Recorded data:
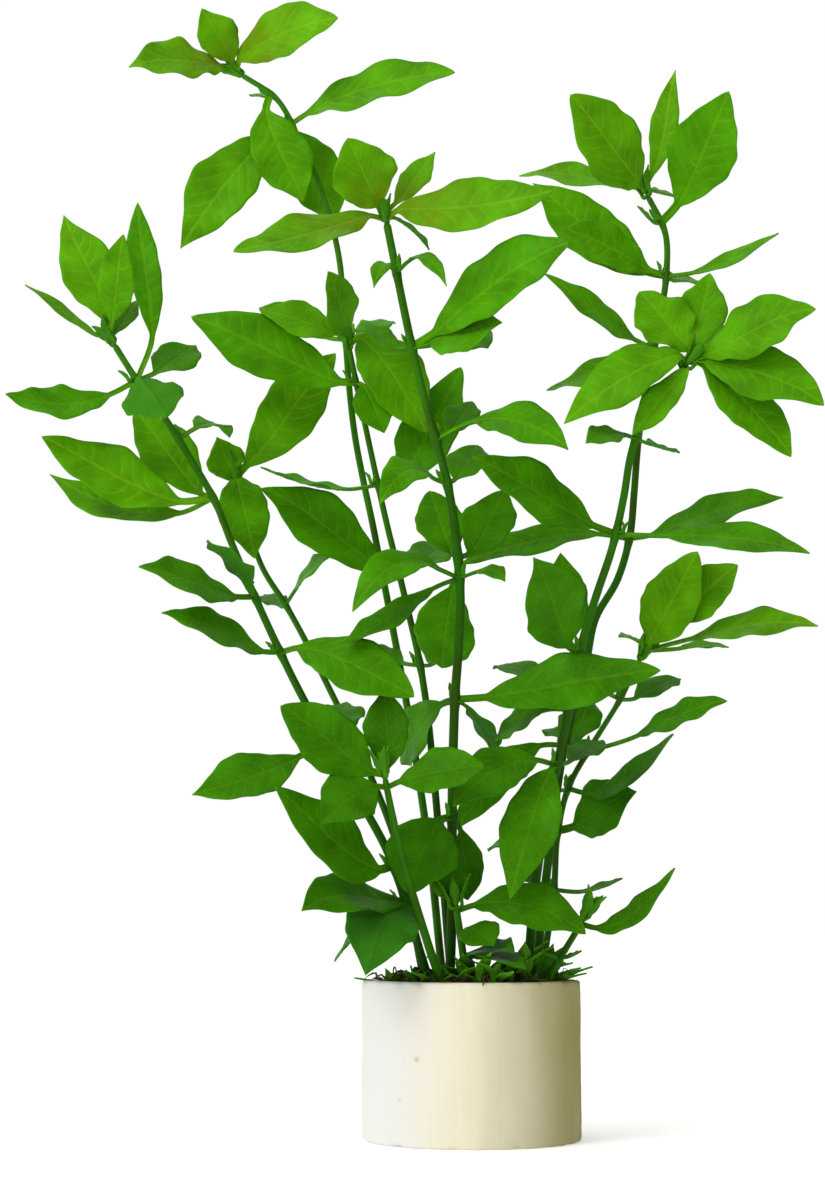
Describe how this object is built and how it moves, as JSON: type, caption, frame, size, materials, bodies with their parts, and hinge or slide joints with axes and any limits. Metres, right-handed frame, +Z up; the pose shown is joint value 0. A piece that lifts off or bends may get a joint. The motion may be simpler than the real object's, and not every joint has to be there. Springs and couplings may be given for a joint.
{
  "type": "potted hygrophila",
  "caption": "Bushy stem plant with lance-shaped leaves in opposite pairs, rooted in a plug inside a small straight-sided ceramic pot.",
  "frame": {"origin": "centre of the pot's flat base", "axes": "+Z up along the pot, +X to the right seen from the front, -Y to the front"},
  "size_m": [0.147, 0.0762, 0.2209],
  "materials": {
    "ceramic": "unglazed, porous, cream with faint upright streaks",
    "plug": "dark fibrous growing medium with bits of moss and debris",
    "stem": "smooth, fleshy, dark green",
    "leaf": "thin, softly shining, bright green with pale net-like veins"
  },
  "bodies": {
    "root": {"ceramic_pot": "ceramic", "growing_plug": "plug", "shoot_10": "leaf", "shoot_11": "leaf", "shoot_1_crown": "leaf", "shoot_1_leaves_1": "leaf", "shoot_1_leaves_2": "leaf", "shoot_1_leaves_3": "leaf", "shoot_1_leaves_4": "leaf", "shoot_1_leaves_5": "leaf", "shoot_1_leaves_6": "leaf", "shoot_1_leaves_7": "leaf", "shoot_1_leaves_8": "leaf", "shoot_1_stem": "stem", "shoot_2_crown": "leaf", "shoot_2_leaves_1": "leaf", "shoot_2_stem": "stem", "shoot_3_crown": "leaf", "shoot_3_leaves_1": "leaf", "shoot_3_leaves_2": "leaf", "shoot_3_leaves_3": "leaf", "shoot_3_stem": "stem", "shoot_4_crown": "leaf", "shoot_4_leaves_1": "leaf", "shoot_4_leaves_2": "leaf", "shoot_4_leaves_3": "leaf", "shoot_4_leaves_4": "leaf", "shoot_4_leaves_5": "leaf", "shoot_4_leaves_6": "leaf", "shoot_4_leaves_7": "leaf", "shoot_4_leaves_8": "leaf", "shoot_4_stem": "stem", "shoot_5_crown": "leaf", "shoot_5_leaves_1": "leaf", "shoot_5_leaves_2": "leaf", "shoot_5_leaves_3": "leaf", "shoot_5_leaves_4": "leaf", "shoot_5_stem": "stem", "shoot_6_crown": "leaf", "shoot_6_leaves_1": "leaf", "shoot_6_leaves_2": "leaf", "shoot_6_leaves_3": "leaf", "shoot_6_leaves_4": "leaf", "shoot_6_leaves_5": "leaf", "shoot_6_stem": "stem", "shoot_7_crown": "leaf", "shoot_7_leaves_1": "leaf", "shoot_7_leaves_2": "leaf", "shoot_7_leaves_3": "leaf", "shoot_7_leaves_4": "leaf", "shoot_7_leaves_5": "leaf", "shoot_7_stem": "stem", "shoot_8_crown": "leaf", "shoot_8_leaves_1": "leaf", "shoot_8_leaves_2": "leaf", "shoot_8_leaves_3": "leaf", "shoot_8_leaves_4": "leaf", "shoot_8_leaves_5": "leaf", "shoot_8_stem": "stem", "shoot_9": "leaf"}
  },
  "joints": []
}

Task statement:
Select the lines in this material that hold the word "frame", leaving none out.

Output below:
Describe how this object is built and how it moves, as JSON: type, caption, frame, size, materials, bodies with their parts, and hinge or slide joints with axes and any limits. Metres, right-handed frame, +Z up; the pose shown is joint value 0. A piece that lifts off or bends may get a joint. The motion may be simpler than the real object's, and not every joint has to be there. Springs and couplings may be given for a joint.
  "frame": {"origin": "centre of the pot's flat base", "axes": "+Z up along the pot, +X to the right seen from the front, -Y to the front"},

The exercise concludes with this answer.